The irony of the appeals court ruling is that the case which allowed class-action lawsuits to move forward — Monk v. Wilkie — denied the plaintiff’s claim that his case should proceed as one. The panel ruled his desire to group together all veterans facing a wait of more than a year for appeals claims did not meet previously established standards for forming a class.
Catherine McCarthy, a student at the Veterans Legal Services Clinic at Yale Law School who handled the Monk lawsuit, said officials there are still considering whether to refile the case with new parameters.
But she said the ruling provides a roadmap for a host of other legal complaints. In several other clinic cases, plaintiffs have already eyed class-action suits for veterans who were exposed to toxic chemicals while serving, and for veterans whose benefits cases are stuck in bureaucratic processing.
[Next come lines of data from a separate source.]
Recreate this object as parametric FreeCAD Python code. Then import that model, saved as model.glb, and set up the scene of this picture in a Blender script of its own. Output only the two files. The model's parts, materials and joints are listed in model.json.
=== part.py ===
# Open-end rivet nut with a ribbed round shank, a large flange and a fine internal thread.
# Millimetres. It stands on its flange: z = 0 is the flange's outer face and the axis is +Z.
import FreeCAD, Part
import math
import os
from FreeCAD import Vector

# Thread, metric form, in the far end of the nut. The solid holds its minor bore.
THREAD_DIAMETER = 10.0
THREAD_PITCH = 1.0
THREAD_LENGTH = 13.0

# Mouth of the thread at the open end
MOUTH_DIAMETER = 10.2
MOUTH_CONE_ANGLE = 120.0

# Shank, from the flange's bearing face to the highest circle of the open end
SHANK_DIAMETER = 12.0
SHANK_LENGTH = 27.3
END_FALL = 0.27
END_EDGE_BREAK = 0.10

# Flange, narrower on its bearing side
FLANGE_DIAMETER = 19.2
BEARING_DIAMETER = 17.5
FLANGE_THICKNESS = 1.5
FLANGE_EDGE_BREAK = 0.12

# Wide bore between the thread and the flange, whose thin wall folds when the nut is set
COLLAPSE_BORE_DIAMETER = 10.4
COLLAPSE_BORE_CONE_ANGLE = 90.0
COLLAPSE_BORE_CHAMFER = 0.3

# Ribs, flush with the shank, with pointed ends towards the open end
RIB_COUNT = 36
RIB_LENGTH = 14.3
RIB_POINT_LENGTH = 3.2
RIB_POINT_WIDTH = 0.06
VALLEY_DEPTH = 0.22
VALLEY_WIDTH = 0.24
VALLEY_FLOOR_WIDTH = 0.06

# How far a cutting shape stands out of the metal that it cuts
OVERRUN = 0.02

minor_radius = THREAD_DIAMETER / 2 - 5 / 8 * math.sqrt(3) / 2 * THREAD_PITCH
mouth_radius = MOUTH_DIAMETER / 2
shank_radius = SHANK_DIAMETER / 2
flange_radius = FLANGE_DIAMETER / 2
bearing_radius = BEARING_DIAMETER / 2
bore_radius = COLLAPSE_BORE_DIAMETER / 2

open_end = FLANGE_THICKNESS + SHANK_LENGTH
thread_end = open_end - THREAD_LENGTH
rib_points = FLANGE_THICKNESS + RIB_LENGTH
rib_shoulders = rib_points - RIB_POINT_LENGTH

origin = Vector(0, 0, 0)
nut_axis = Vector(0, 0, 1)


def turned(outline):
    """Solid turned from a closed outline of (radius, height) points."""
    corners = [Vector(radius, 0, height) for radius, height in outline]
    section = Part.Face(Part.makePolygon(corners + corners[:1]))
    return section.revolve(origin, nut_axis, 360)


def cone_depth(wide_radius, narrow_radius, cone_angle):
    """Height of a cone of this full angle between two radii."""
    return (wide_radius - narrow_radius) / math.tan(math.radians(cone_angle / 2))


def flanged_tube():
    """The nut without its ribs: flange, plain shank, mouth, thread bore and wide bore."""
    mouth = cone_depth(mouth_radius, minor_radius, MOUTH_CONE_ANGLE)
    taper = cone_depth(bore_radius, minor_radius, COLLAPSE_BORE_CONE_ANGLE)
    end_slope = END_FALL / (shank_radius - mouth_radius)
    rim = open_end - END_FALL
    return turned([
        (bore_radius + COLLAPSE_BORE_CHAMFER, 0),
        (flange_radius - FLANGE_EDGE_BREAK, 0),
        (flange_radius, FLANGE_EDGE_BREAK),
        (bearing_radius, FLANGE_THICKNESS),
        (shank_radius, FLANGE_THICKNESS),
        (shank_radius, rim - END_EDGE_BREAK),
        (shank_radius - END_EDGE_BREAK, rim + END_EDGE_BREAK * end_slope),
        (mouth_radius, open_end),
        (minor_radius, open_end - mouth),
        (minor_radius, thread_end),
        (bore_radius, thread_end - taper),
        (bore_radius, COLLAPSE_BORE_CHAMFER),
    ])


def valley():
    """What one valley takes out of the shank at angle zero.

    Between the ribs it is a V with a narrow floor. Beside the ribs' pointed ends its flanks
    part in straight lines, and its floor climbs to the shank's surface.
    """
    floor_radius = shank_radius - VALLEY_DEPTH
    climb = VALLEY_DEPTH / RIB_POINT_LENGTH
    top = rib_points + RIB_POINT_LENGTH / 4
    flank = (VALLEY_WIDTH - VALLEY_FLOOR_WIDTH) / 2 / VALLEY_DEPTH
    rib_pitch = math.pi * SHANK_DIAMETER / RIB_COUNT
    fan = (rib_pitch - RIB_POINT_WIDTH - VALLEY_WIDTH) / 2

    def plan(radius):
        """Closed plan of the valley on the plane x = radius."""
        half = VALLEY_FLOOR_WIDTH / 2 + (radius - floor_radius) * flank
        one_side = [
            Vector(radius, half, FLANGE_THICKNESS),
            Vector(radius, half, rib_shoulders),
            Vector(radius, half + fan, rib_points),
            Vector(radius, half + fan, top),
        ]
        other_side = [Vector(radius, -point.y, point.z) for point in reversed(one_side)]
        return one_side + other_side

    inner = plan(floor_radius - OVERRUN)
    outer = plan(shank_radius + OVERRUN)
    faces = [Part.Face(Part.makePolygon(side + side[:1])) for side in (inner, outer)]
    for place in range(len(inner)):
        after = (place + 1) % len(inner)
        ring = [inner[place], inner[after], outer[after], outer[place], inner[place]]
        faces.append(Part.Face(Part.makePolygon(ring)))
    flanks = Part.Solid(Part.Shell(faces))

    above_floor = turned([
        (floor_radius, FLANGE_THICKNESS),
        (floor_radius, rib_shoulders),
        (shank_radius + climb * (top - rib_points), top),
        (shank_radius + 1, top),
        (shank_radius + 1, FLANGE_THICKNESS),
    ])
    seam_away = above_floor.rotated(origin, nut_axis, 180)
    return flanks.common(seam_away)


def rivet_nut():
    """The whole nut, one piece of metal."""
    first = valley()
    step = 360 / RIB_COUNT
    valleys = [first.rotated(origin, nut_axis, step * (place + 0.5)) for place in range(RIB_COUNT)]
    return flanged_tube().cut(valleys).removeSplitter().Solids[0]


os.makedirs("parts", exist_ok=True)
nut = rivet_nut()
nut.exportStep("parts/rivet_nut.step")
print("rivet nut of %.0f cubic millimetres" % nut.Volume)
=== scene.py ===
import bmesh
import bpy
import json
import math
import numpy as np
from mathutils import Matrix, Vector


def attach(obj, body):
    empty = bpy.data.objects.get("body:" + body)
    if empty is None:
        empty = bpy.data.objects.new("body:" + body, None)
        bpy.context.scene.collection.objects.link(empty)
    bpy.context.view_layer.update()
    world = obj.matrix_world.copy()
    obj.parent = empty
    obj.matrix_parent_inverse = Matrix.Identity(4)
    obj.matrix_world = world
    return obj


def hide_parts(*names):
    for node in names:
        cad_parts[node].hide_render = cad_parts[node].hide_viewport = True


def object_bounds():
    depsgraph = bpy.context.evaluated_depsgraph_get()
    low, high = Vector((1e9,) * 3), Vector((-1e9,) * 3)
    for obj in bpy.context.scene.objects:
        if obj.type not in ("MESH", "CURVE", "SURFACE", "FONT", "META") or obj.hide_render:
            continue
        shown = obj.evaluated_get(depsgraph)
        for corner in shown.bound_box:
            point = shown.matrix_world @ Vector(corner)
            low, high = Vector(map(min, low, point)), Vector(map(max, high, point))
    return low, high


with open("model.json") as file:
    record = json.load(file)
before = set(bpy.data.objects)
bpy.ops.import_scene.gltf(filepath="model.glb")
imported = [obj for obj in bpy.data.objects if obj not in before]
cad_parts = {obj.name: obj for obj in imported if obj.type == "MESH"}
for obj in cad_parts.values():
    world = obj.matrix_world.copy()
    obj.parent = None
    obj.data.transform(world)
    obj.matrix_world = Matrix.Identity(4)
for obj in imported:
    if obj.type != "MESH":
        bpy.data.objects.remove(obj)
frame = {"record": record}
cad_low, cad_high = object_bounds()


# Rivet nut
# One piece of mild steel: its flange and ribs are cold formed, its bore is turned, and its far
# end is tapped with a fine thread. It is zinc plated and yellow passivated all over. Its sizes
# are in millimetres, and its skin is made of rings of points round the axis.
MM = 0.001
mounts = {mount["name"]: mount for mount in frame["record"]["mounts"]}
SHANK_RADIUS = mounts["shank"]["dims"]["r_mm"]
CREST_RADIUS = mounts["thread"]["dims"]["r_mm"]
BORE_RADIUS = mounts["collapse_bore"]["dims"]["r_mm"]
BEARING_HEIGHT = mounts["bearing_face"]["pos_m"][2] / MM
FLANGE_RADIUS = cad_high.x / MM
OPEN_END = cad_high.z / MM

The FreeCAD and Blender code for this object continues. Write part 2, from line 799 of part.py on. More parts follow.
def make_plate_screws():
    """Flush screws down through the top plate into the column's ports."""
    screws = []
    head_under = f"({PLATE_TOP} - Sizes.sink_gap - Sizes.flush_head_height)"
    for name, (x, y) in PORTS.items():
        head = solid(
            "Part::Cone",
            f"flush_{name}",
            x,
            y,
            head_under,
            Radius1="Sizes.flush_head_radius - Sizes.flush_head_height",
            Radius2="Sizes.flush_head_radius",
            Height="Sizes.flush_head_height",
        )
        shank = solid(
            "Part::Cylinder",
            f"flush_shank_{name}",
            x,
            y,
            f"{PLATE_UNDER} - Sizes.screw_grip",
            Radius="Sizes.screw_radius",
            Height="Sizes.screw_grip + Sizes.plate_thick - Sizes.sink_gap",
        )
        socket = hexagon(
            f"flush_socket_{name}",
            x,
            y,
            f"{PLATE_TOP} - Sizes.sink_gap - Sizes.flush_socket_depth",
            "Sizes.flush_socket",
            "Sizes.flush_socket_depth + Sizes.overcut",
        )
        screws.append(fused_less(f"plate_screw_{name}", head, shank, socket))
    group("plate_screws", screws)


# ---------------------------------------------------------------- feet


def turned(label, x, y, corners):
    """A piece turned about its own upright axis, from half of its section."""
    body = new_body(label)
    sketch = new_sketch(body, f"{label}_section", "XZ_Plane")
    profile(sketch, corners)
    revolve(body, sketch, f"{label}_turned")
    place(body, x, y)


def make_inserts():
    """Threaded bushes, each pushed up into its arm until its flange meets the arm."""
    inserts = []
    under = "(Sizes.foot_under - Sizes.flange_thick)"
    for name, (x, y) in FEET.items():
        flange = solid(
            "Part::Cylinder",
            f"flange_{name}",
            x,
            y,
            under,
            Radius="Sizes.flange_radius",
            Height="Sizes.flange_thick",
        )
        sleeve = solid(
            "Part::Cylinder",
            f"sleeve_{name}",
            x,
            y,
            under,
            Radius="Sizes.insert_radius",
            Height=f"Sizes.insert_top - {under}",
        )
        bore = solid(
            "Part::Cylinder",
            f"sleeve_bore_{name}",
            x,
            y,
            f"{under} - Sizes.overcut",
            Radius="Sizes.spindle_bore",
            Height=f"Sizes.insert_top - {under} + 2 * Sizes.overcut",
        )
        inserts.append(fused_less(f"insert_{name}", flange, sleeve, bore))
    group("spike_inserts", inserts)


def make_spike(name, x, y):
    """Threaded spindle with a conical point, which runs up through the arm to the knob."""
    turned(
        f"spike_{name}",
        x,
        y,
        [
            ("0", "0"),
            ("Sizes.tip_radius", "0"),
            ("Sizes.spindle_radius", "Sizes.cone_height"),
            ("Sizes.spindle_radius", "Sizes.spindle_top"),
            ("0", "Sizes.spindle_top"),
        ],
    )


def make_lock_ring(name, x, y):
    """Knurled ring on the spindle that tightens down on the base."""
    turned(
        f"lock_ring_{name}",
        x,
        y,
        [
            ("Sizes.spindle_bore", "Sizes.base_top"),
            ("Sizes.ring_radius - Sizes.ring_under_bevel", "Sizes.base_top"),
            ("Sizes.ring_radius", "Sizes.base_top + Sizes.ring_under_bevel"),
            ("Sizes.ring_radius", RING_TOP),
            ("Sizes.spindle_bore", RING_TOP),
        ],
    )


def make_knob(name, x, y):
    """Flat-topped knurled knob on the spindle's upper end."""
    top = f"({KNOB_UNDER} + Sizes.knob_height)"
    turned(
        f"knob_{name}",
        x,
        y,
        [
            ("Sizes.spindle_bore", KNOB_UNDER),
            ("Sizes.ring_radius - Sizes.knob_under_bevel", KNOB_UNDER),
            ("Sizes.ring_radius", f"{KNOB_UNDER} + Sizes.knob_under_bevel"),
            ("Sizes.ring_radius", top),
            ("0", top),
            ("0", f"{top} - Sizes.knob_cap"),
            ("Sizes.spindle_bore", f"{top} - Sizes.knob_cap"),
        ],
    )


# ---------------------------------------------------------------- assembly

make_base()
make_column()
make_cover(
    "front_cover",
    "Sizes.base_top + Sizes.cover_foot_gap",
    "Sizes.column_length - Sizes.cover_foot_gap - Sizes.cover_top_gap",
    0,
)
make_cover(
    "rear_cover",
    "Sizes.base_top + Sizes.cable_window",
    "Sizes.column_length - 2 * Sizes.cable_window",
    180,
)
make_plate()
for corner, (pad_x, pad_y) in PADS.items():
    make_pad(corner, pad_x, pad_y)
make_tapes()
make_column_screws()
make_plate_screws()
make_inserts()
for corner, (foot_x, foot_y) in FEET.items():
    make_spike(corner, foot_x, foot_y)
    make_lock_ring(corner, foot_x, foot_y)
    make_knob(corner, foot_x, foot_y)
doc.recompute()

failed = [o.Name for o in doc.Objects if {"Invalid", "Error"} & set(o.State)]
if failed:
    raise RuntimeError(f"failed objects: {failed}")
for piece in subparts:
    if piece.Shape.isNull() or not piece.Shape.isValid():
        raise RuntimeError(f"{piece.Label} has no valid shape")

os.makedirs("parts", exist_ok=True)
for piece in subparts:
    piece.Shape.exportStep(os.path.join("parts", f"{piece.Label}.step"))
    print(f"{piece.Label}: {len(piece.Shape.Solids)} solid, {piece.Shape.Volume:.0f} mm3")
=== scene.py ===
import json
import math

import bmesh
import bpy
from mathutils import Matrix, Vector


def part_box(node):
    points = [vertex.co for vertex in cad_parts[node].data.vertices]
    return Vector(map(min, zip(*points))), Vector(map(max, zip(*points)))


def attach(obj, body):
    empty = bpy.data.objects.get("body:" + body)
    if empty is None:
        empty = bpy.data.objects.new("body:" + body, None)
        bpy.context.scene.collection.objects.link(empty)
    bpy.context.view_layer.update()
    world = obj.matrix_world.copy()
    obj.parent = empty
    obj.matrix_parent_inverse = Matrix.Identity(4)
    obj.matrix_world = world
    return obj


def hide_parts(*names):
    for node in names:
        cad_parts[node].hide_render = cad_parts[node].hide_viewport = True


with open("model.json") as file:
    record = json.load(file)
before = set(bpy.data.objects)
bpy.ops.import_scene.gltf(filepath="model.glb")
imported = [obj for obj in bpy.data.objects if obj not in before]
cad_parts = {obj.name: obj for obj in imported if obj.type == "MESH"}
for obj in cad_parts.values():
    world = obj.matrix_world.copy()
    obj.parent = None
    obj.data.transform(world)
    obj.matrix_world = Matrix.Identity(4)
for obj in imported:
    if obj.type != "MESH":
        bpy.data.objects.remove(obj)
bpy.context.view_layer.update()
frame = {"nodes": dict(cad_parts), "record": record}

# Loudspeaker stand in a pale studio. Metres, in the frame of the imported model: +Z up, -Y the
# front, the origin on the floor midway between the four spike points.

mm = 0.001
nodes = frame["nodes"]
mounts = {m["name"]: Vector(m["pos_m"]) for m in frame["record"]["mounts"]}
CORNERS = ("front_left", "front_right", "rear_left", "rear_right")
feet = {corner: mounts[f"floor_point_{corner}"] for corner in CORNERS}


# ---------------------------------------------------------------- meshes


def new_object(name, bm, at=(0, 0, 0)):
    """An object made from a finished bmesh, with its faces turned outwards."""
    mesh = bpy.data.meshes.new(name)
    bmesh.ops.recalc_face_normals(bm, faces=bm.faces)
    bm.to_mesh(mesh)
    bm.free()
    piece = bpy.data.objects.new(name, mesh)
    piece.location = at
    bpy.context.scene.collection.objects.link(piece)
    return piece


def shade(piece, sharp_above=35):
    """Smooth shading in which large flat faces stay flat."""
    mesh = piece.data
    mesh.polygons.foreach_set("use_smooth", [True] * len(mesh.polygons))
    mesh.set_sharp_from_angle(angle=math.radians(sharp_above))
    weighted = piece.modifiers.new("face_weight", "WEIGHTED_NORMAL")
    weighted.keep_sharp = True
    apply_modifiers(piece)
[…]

“It’s still trial and error at this point to see what will work,” she said. “But it’s a great opportunity, because so much of what we hear wrong about VA are systemic problems, not just one veteran dealing with a single issue.”
John Rowan, national president of Vietnam Veterans of America, said when he first heard of the court ruling, his first thoughts turned to the ongoing Agent Orange fights between his membership and VA.
The department has a long-list of rare cancers and other illnesses connected to exposure with the chemical defoliant during the Vietnam War, allowing veterans to receive expedited consideration for benefits.
But Rowan said some veterans who served in the region are excluded from that presumptive status — including so-called “blue water” veterans who served in ships off the coast of Vietnam — and others have rare medical problems like brain cancer not covered in existing department policies. A class-action suit by either of those groups might force VA policy changes.
“The good thing is once there is a court ruling, it’s a done deal,” he said. “If the court orders them to make a change, there’s no budget aspect to it like there is with legislative fixes.”
Rinckey said veterans dealing with burn pit exposure illnesses and other toxic chemical exposure from the recent wars could also use the new legal avenues to force VA changes. But one thing the new legal precedent won’t alter is the timeline for these type of lawsuits to be resolved.
“VA moves very slow on these issues, but so do the courts,” he said. “And now you’ll have to establish a class, support that and then argue for a fix. It’s a lot of time and expense, so you won’t see every small law firm jumping on this.”